A classic savory Korean scallion pancake, featuring fresh green onions embedded in a crispy, flavorful batter made from a mix of wheat and rice flour. Perfect as an appetizer or a light meal.

Korean Pajeon: Scallion Pancake Recipe
A classic savory Korean scallion pancake, featuring fresh green onions embedded in a crispy, flavorful batter made from a mix of wheat and rice flour. Perfect as an appetizer or a light meal.
Ingredients
- 1 cup all-purpose flour
- 1/4 cup rice flour
- 1 tsp salt
- 1/4 tsp black pepper
- 1 large egg beaten
- 1 cup cold water
- 1 bunch scallions chopped into 2-inch pieces
- 2 tbsp vegetable oil for frying
Instructions
- In a large bowl, whisk together the all-purpose flour, rice flour, salt, and black pepper.
- In a separate bowl, whisk the beaten egg and cold water until well combined. Gradually pour the wet ingredients into the dry ingredients, mixing until just combined to form a smooth batter. Be careful not to overmix, as this can make the pancake tough.
- Gently fold in the chopped scallions into the batter. If adding optional ingredients like seafood, mix them in at this stage.
- Heat 1 tablespoon of vegetable oil in a large non-stick skillet over medium-high heat until shimmering.
- Pour about half a ladleful of batter into the hot pan, spreading it out evenly with the back of the ladle to form a thin, round pancake. You may need to adjust the amount of batter depending on your desired pancake size.
- Cook for 3-4 minutes per side, or until the Pajeon is golden brown and crispy. Use a spatula to carefully flip the pancake.
- Transfer the cooked Pajeon to a wire rack to drain any excess oil. Repeat with the remaining batter and oil, cooking the pancakes in batches.

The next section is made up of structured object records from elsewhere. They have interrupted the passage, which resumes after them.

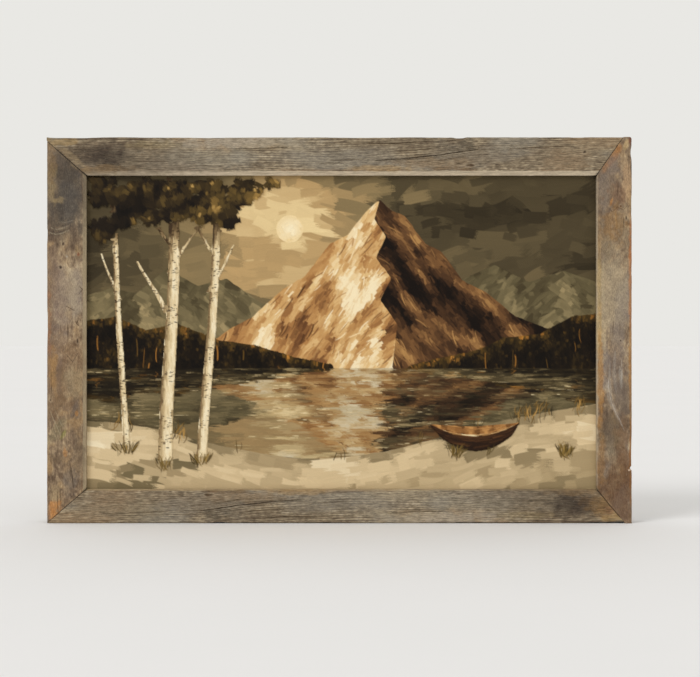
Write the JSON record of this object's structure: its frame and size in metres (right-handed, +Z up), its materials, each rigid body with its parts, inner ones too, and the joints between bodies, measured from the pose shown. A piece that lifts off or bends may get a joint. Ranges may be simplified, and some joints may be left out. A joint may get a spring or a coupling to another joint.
{
  "type": "framed picture",
  "caption": "Landscape painting on a stretched canvas in a flat mitred frame of weathered barn boards, with clips, tightening keys and a toothed hanger behind.",
  "frame": {"origin": "middle of the frame's bottom edge, halfway through the whole depth, on the surface it stands on", "axes": "+Z up, +X to the right along the bottom edge for someone who looks at the picture, +Y back towards the wall, so the picture faces -Y"},
  "size_m": [0.609, 0.0356, 0.402],
  "materials": {
    "barn_wood": "weathered grey brown barn board, dry and unvarnished, with checks, knots and rust stains",
    "stretcher_wood": "planed pine, bare",
    "key_wood": "bare beech",
    "canvas_cloth": "plain woven cotton, bare behind",
    "paint_pale": "satin oil paint in pale sand and cream, laid with a flat brush",
    "paint_middle": "satin oil paint in olive and grey brown",
    "paint_warm": "satin oil paint in tan, ochre and orange",
    "paint_dark": "satin oil paint in dark browns",
    "steel": "zinc plated steel",
    "brassed_steel": "thin brass plating on steel, dull",
    "bumper_rubber": "soft matt rubber"
  },
  "bodies": {
    "root": {"board_top": "barn_wood", "board_right": "barn_wood", "board_bottom": "barn_wood", "board_left": "barn_wood", "v_nail_topLeft": "steel", "v_nail_topRight": "steel", "v_nail_bottomRight": "steel", "v_nail_bottomLeft": "steel", "key_top_left_1": "key_wood", "key_top_left_2": "key_wood", "key_top_right_1": "key_wood", "key_top_right_2": "key_wood", "key_bottom_right_1": "key_wood", "key_bottom_right_2": "key_wood", "key_bottom_left_1": "key_wood", "key_bottom_left_2": "key_wood", "bar_top": "stretcher_wood", "bar_right": "stretcher_wood", "bar_bottom": "stretcher_wood", "bar_left": "stretcher_wood", "canvas": "canvas_cloth", "clip_1": "steel", "screw_1": "steel", "clip_2": "steel", "screw_2": "steel", "clip_3": "steel", "screw_3": "steel", "clip_4": "steel", "screw_4": "steel", "clip_5": "steel", "screw_5": "steel", "clip_6": "steel", "screw_6": "steel", "hanger": "brassed_steel", "hanger_nail_1": "brassed_steel", "hanger_nail_2": "brassed_steel", "bumper_left": "bumper_rubber", "bumper_right": "bumper_rubber", "paint_bank": "paint_pale", "paint_lake": "paint_middle", "paint_woods_left": "paint_dark", "paint_woods_right": "paint_dark", "paint_peak_lit": "paint_warm", "paint_peak_shade": "paint_dark", "paint_range_left": "paint_middle", "paint_range_right": "paint_middle", "paint_sun": "paint_pale", "paint_sky": "paint_pale", "paint_birch_near": "paint_pale", "paint_birch_leaning": "paint_pale", "paint_birch_slim": "paint_pale", "paint_leaves": "paint_warm", "paint_boat_hull": "paint_dark", "paint_boat_inside": "paint_warm"}
  },
  "joints": []
}
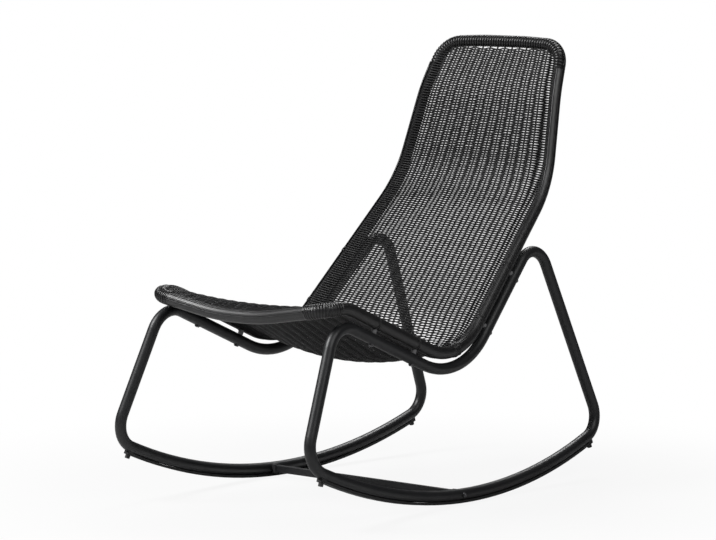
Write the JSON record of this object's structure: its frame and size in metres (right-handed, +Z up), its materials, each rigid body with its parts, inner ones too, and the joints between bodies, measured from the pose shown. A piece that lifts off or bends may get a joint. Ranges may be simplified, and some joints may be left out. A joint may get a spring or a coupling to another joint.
{
  "type": "sling rocking chair",
  "caption": "Armless rocking chair with a woven resin sling hung in a bent tube frame, bolted to closed loops of steel tube that are both legs and rockers.",
  "frame": {"origin": "on the floor, at the middle of the chair's footprint box", "axes": "+X towards the sitter's left, +Y towards the back of the chair, +Z up; the chair faces -Y"},
  "size_m": [0.587, 1.0129, 0.9894],
  "materials": {
    "frame_tube": "satin powder coat",
    "resin_wicker": "matte, fine ribbed strand",
    "moulded_trim": "matte",
    "fastener": "black oxide, satin",
    "insert": "plain"
  },
  "bodies": {
    "root": {"rocker_frame_left": "frame_tube", "rocker_frame_right": "frame_tube", "seat_frame_tube": "frame_tube", "rail_wrap_left": "resin_wicker", "rail_wrap_right": "resin_wicker", "rail_wrap_top": "resin_wicker", "rail_wrap_front": "resin_wicker", "corner_binding_left": "resin_wicker", "corner_binding_right": "resin_wicker", "bend_binding_left": "resin_wicker", "bend_binding_right": "resin_wicker", "woven_seat": "resin_wicker", "woven_back": "resin_wicker", "front_seat_spacer_left": "moulded_trim", "front_seat_spacer_right": "moulded_trim", "rear_seat_spacer_left": "moulded_trim", "rear_seat_spacer_right": "moulded_trim", "lower_back_spacer_left": "moulded_trim", "lower_back_spacer_right": "moulded_trim", "upper_back_spacer_left": "moulded_trim", "upper_back_spacer_right": "moulded_trim", "frame_bolts_left": "fastener", "frame_bolts_right": "fastener", "saddle_washers_left": "fastener", "saddle_washers_right": "fastener", "threaded_inserts_left": "insert", "threaded_inserts_right": "insert", "crossbar": "frame_tube", "crossbar_saddle_left": "moulded_trim", "crossbar_saddle_right": "moulded_trim", "crossbar_plug_left": "insert", "crossbar_plug_right": "insert", "crossbar_bolt_left": "fastener", "crossbar_bolt_right": "fastener", "glide_strip_left": "moulded_trim", "glide_strip_right": "moulded_trim", "front_end_stop_left": "moulded_trim", "front_end_stop_right": "moulded_trim", "rear_end_stop_left": "moulded_trim", "rear_end_stop_right": "moulded_trim", "end_stop_screws_left": "fastener", "end_stop_screws_right": "fastener"}
  },
  "joints": []
}
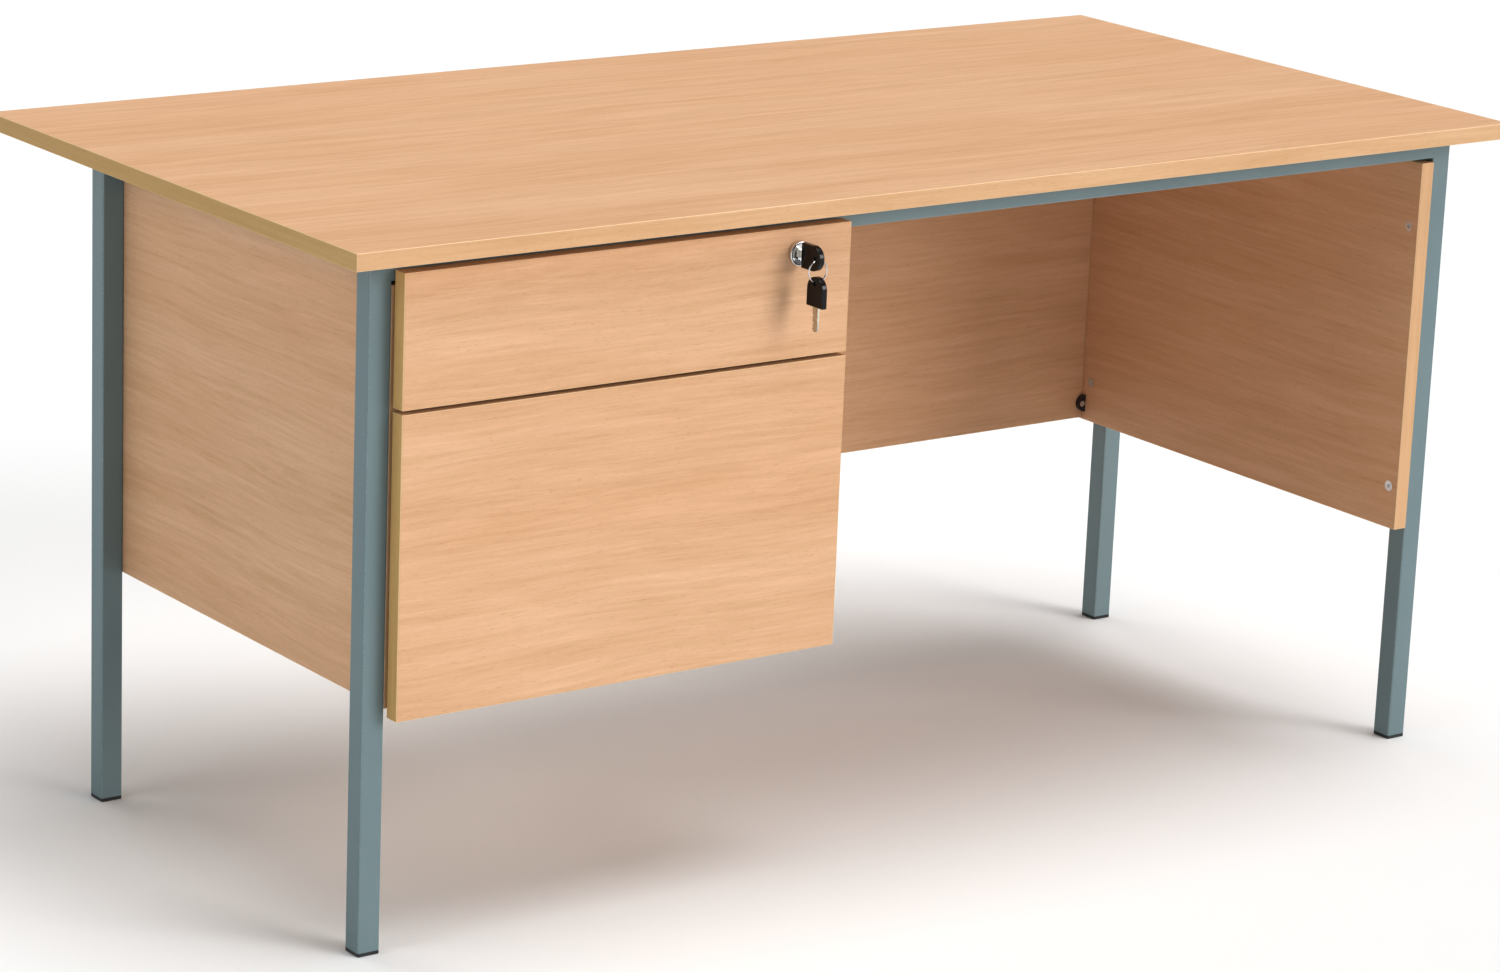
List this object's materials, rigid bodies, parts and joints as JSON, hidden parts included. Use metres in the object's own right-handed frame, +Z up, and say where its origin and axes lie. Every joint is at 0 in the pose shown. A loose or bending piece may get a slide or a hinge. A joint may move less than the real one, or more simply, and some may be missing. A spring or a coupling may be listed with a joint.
{
  "type": "teacher desk",
  "caption": "Classroom teacher desk: beech board top on a square tube frame, end and modesty panels, and a fixed pedestal with a lockable drawer above a filing drawer.",
  "frame": {"origin": "on the floor, under the middle of the whole object in X and Y, keys included", "axes": "+X to the sitter's right along the desktop, +Y from the sitter to the modesty panel, +Z up"},
  "size_m": [1.5, 0.7714, 0.728],
  "materials": {
    "beech_laminate": "satin beech grain laminate",
    "beech_edging": "satin beech grain edge band",
    "drawer_board": "matt pale board",
    "hardboard": "smooth hardboard",
    "frame_paint": "fine textured powder coat",
    "black_plastic": "moulded",
    "nylon": "moulded",
    "bright_chrome": "polished",
    "nickelled_steel": "satin plated",
    "screw_steel": "zinc plated",
    "zinced_steel": "zinc plated sheet"
  },
  "bodies": {
    "desk": {"board_screws": "screw_steel", "cheek_brackets": "zinced_steel", "connector_blocks": "black_plastic", "connector_screws": "screw_steel", "desktop": "beech_laminate", "desktop_edging": "beech_edging", "desktop_screws": "screw_steel", "end_panel_left": "beech_laminate", "end_panel_right": "beech_laminate", "end_panel_screws": "screw_steel", "filing_runner_outer_members": "zinced_steel", "foot_cap_front_left": "black_plastic", "foot_cap_front_right": "black_plastic", "foot_cap_rear_left": "black_plastic", "foot_cap_rear_right": "black_plastic", "leg_front_left": "frame_paint", "leg_front_right": "frame_paint", "leg_rear_left": "frame_paint", "leg_rear_right": "frame_paint", "modesty_panel": "beech_laminate", "panel_edging": "beech_edging", "pedestal_cheek": "beech_laminate", "pedestal_floor": "beech_laminate", "rail_front": "frame_paint", "rail_left": "frame_paint", "rail_rear": "frame_paint", "rail_right": "frame_paint", "upper_runner_channels": "zinced_steel"},
    "upper_drawer": {"upper_drawer_back": "drawer_board", "upper_drawer_base": "hardboard", "upper_drawer_front": "beech_laminate", "upper_drawer_front_edging": "beech_edging", "upper_drawer_front_screws": "screw_steel", "upper_drawer_inner_front": "drawer_board", "upper_drawer_side_left": "drawer_board", "upper_drawer_side_right": "drawer_board", "upper_runner_drawer_members": "zinced_steel", "lock_barrel": "bright_chrome", "lock_nut": "nickelled_steel"},
    "filing_drawer": {"filing_drawer_back": "drawer_board", "filing_drawer_base": "hardboard", "filing_drawer_front": "beech_laminate", "filing_drawer_front_edging": "beech_edging", "filing_drawer_front_screws": "screw_steel", "filing_drawer_inner_front": "drawer_board", "filing_drawer_side_left": "drawer_board", "filing_drawer_side_right": "drawer_board", "file_bars": "zinced_steel", "filing_runner_inner_members": "zinced_steel"},
    "filing_middle_members": {"filing_runner_middle_members": "zinced_steel"},
    "front_rollers": {"front_rollers": "nylon"},
    "rear_rollers": {"rear_rollers": "nylon"},
    "lock_core": {"lock_core": "bright_chrome", "lock_tongue": "nickelled_steel", "lock_tongue_screw": "screw_steel"},
    "key": {"key_blade": "nickelled_steel", "key_bow": "black_plastic"},
    "key_ring": {"key_ring": "bright_chrome"},
    "spare_key": {"spare_key_blade": "nickelled_steel", "spare_key_bow": "black_plastic"}
  },
  "joints": [
    {"name": "upper_drawer_slide", "type": "slide", "parent": "desk", "child": "upper_drawer", "axis": [0, -1, 0], "range_m": [0, 0.38]},
    {"name": "front_roller_spin", "type": "hinge", "parent": "desk", "child": "front_rollers", "pos_m": [-0.4155, -0.30425, 0.5825], "axis": [1, 0, 0], "range_deg": [0, 2420]},
    {"name": "rear_roller_spin", "type": "hinge", "parent": "upper_drawer", "child": "rear_rollers", "pos_m": [-0.4155, 0.17075, 0.5825], "axis": [1, 0, 0], "range_deg": [0, 2420]},
    {"name": "filing_drawer_slide", "type": "slide", "parent": "desk", "child": "filing_drawer", "axis": [0, -1, 0], "range_m": [0, 0.45]},
    {"name": "filing_middle_slide", "type": "slide", "parent": "desk", "child": "filing_middle_members", "axis": [0, -1, 0], "range_m": [0, 0.225]},
    {"name": "lock_turn", "type": "hinge", "parent": "upper_drawer", "child": "lock_core", "pos_m": [-0.215, -0.32425, 0.6705], "axis": [0, 1, 0], "range_deg": [0, 90]},
    {"name": "key_pull", "type": "slide", "parent": "lock_core", "child": "key", "axis": [0, -1, 0], "range_m": [0, 0.021]},
    {"name": "key_ring_swing", "type": "hinge", "parent": "key", "child": "key_ring", "pos_m": [-0.215, -0.37275, 0.6705], "axis": [1, 0, 0], "range_deg": [-90, 22]},
    {"name": "spare_key_round_ring", "type": "hinge", "parent": "key_ring", "child": "spare_key", "pos_m": [-0.215, -0.37275, 0.6584], "axis": [0, 1, 0], "range_deg": [-90, 0]}
  ],
  "couplings": [
    {"joint": "front_roller_spin", "follows": "upper_drawer_slide", "rad_per_m": 111.11},
    {"joint": "rear_roller_spin", "follows": "upper_drawer_slide", "rad_per_m": 111.11},
    {"joint": "filing_middle_slide", "follows": "filing_drawer_slide", "ratio": 0.5},
    {"joint": "spare_key_round_ring", "follows": "lock_turn", "ratio": -1}
  ]
}
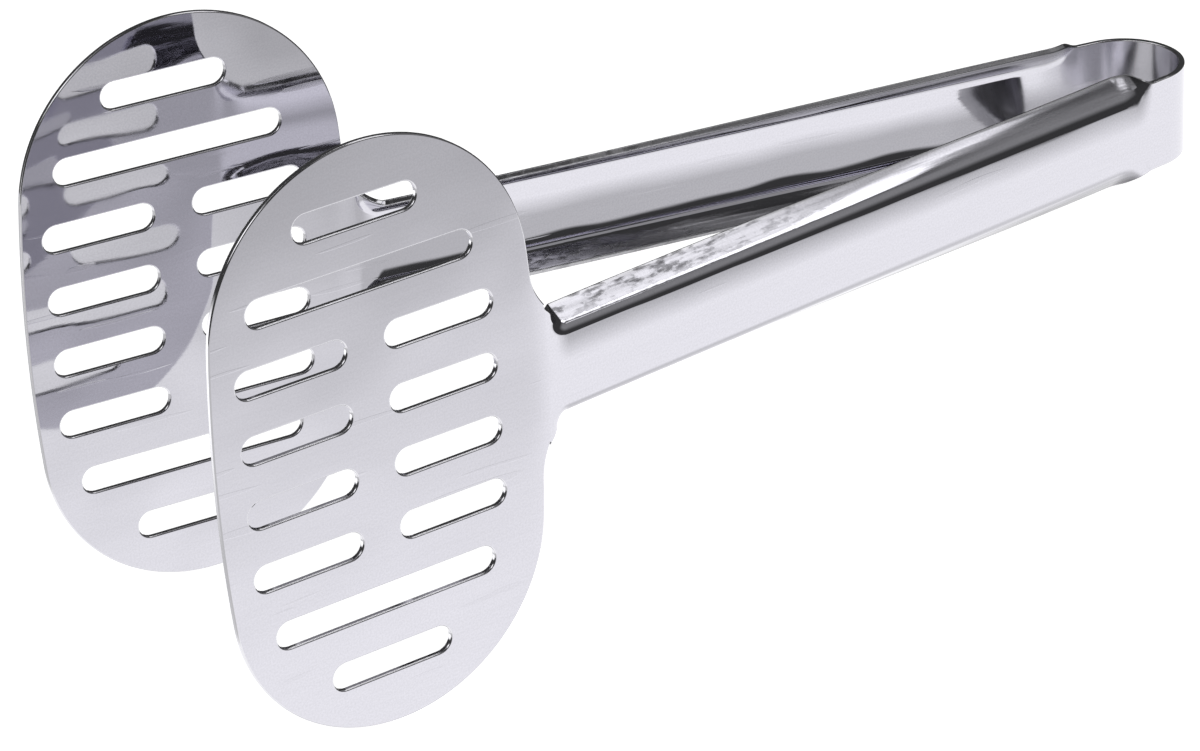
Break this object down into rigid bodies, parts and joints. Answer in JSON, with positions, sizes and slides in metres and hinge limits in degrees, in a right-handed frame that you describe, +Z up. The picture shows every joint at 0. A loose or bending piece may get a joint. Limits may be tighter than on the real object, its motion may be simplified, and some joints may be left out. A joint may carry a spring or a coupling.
{
  "type": "slotted serving tongs",
  "caption": "One-strip spring serving tongs: a round spring bow, two channel arms and two wide oval slotted plates that close face to face.",
  "frame": {"origin": "bottom centre of the bounding box, on the surface the tongs rest on", "axes": "+X from the bow to the plate tips, +Y towards the left arm, +Z up"},
  "size_m": [0.2386, 0.075, 0.112],
  "materials": {
    "polished_steel": "bright polished stainless steel sheet"
  },
  "bodies": {
    "bow": {"spring_bow": "polished_steel"},
    "left_half": {"left_arm": "polished_steel", "left_plate": "polished_steel"},
    "right_half": {"right_arm": "polished_steel", "right_plate": "polished_steel"}
  },
  "joints": [
    {"name": "left_squeeze", "type": "hinge", "parent": "bow", "child": "left_half", "pos_m": [-0.10499, 0.01157, 0.0122], "axis": [0.2319, 0, -0.9727], "range_deg": [0, 9.1], "stiffness_Nm_per_rad": 6.5},
    {"name": "right_squeeze", "type": "hinge", "parent": "bow", "child": "right_half", "pos_m": [-0.10499, -0.01161, 0.0122], "axis": [-0.2319, 0, 0.9727], "range_deg": [0, 9.1], "stiffness_Nm_per_rad": 6.5}
  ],
  "couplings": [
    {"joint": "right_squeeze", "follows": "left_squeeze", "ratio": 1}
  ]
}
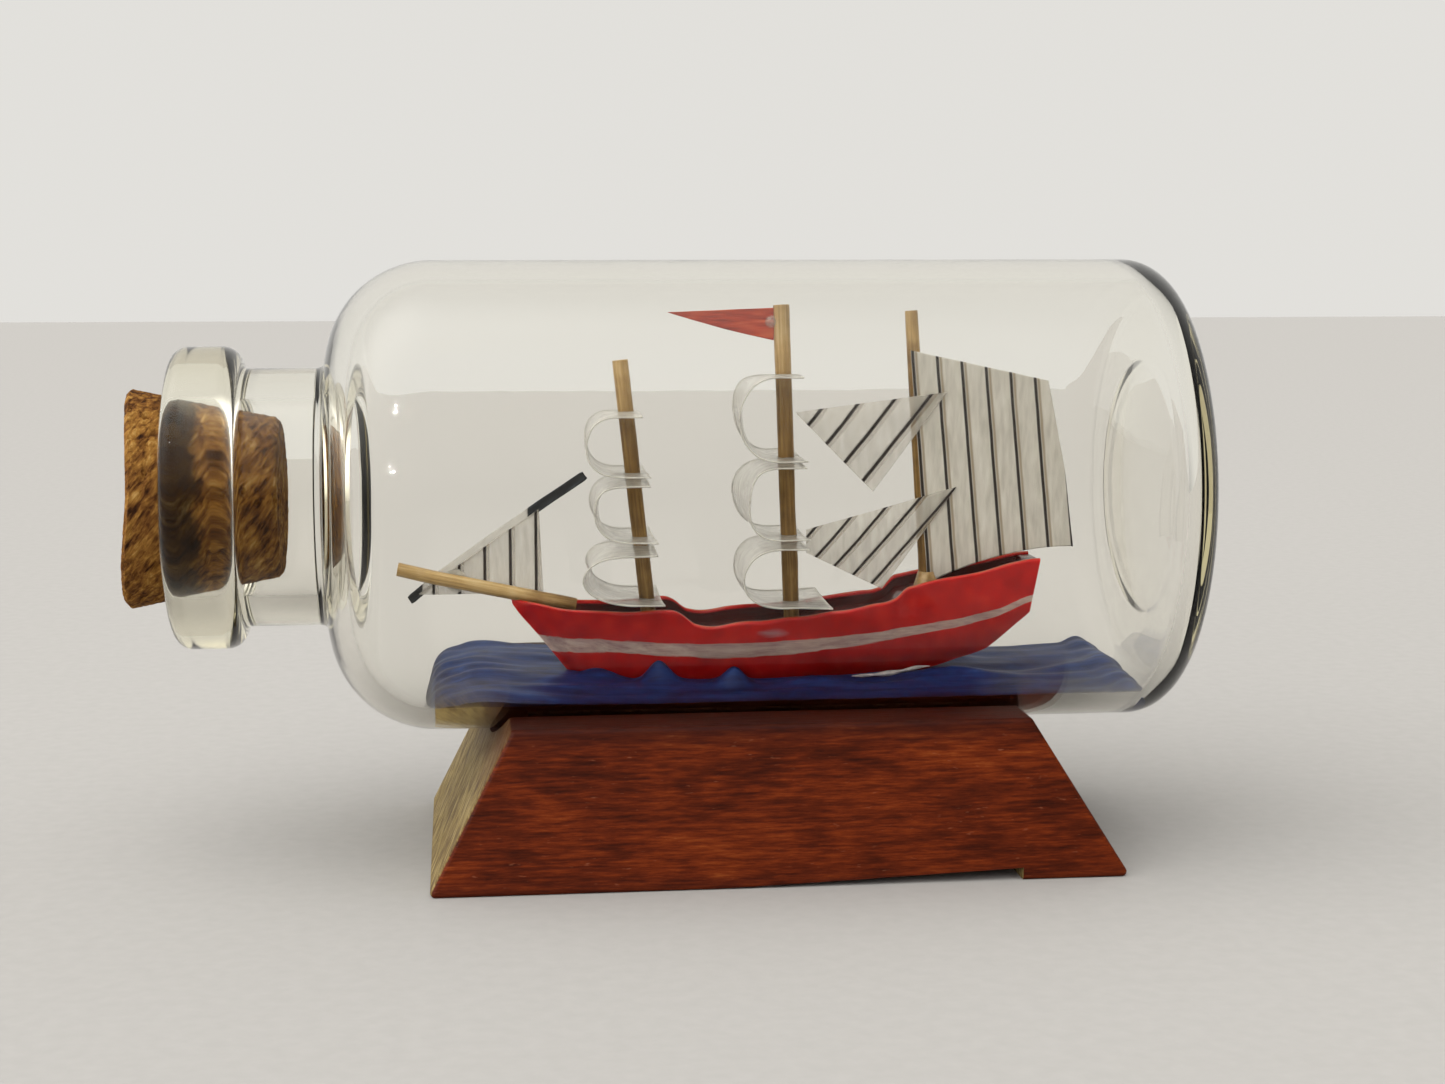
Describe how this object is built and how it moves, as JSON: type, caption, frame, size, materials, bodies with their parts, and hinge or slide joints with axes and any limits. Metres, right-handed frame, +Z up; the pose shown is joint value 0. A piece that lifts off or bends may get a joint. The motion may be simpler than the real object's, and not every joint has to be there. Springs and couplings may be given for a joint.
{
  "type": "ship in a bottle",
  "caption": "Small three-masted sailing ship on a blue putty sea inside a corked glass vial, lying in a cradle of stained wood.",
  "frame": {"origin": "on the stand's flat underside, midway along the overall length and depth", "axes": "+X along the bottle from its mouth to its base, +Y to the ship's port side, away from the viewer, +Z up"},
  "size_m": [0.067, 0.03, 0.0382],
  "materials": {
    "glass": "clear soda-lime glass, faint green",
    "cork": "natural cork, open grain",
    "stained_wood": "soft wood with worn mahogany stain",
    "clear_glue": "dried clear craft glue",
    "tan_glue": "dried tan wood glue",
    "putty": "blue putty with brushed swirls",
    "red_paint": "carved wood in gloss red paint with a pale stripe",
    "stick": "thin round sticks, brown stain",
    "film": "stiff translucent film",
    "black_strip": "flat black strip",
    "red_card": "stiff card, thin orange-red paint"
  },
  "bodies": {
    "body": {"bottle": "glass", "stand": "stained_wood", "stand_glue": "clear_glue", "sea": "putty", "hull": "red_paint", "foremast": "stick", "mainmast": "stick", "mizzenmast": "stick", "bowsprit": "stick", "fore_lower_sail": "film", "fore_middle_sail": "film", "fore_upper_sail": "film", "main_lower_sail": "film", "main_middle_sail": "film", "main_upper_sail": "film", "jib": "film", "upper_staysail": "film", "lower_staysail": "film", "spanker": "film", "jib_stay": "black_strip", "pennant": "red_card", "mizzen_glue": "tan_glue", "pennant_glue": "clear_glue", "jib_glue": "clear_glue", "hull_glue": "clear_glue"},
    "cork": {"cork": "cork"}
  },
  "joints": [
    {"name": "cork_slide", "type": "slide", "parent": "body", "child": "cork", "axis": [-1, 0, 0], "range_m": [0, 0.015]}
  ]
}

- Serve the Pajeon warm with your favorite dipping sauce.
Notes
For an extra crispy Pajeon, ensure your oil is hot and don't overcrowd the pan. You can add chopped seafood (shrimp, squid) or kimchi to the batter for variations. Serve immediately with a simple dipping sauce made from soy sauce, vinegar, and a pinch of gochugaru (Korean chili flakes).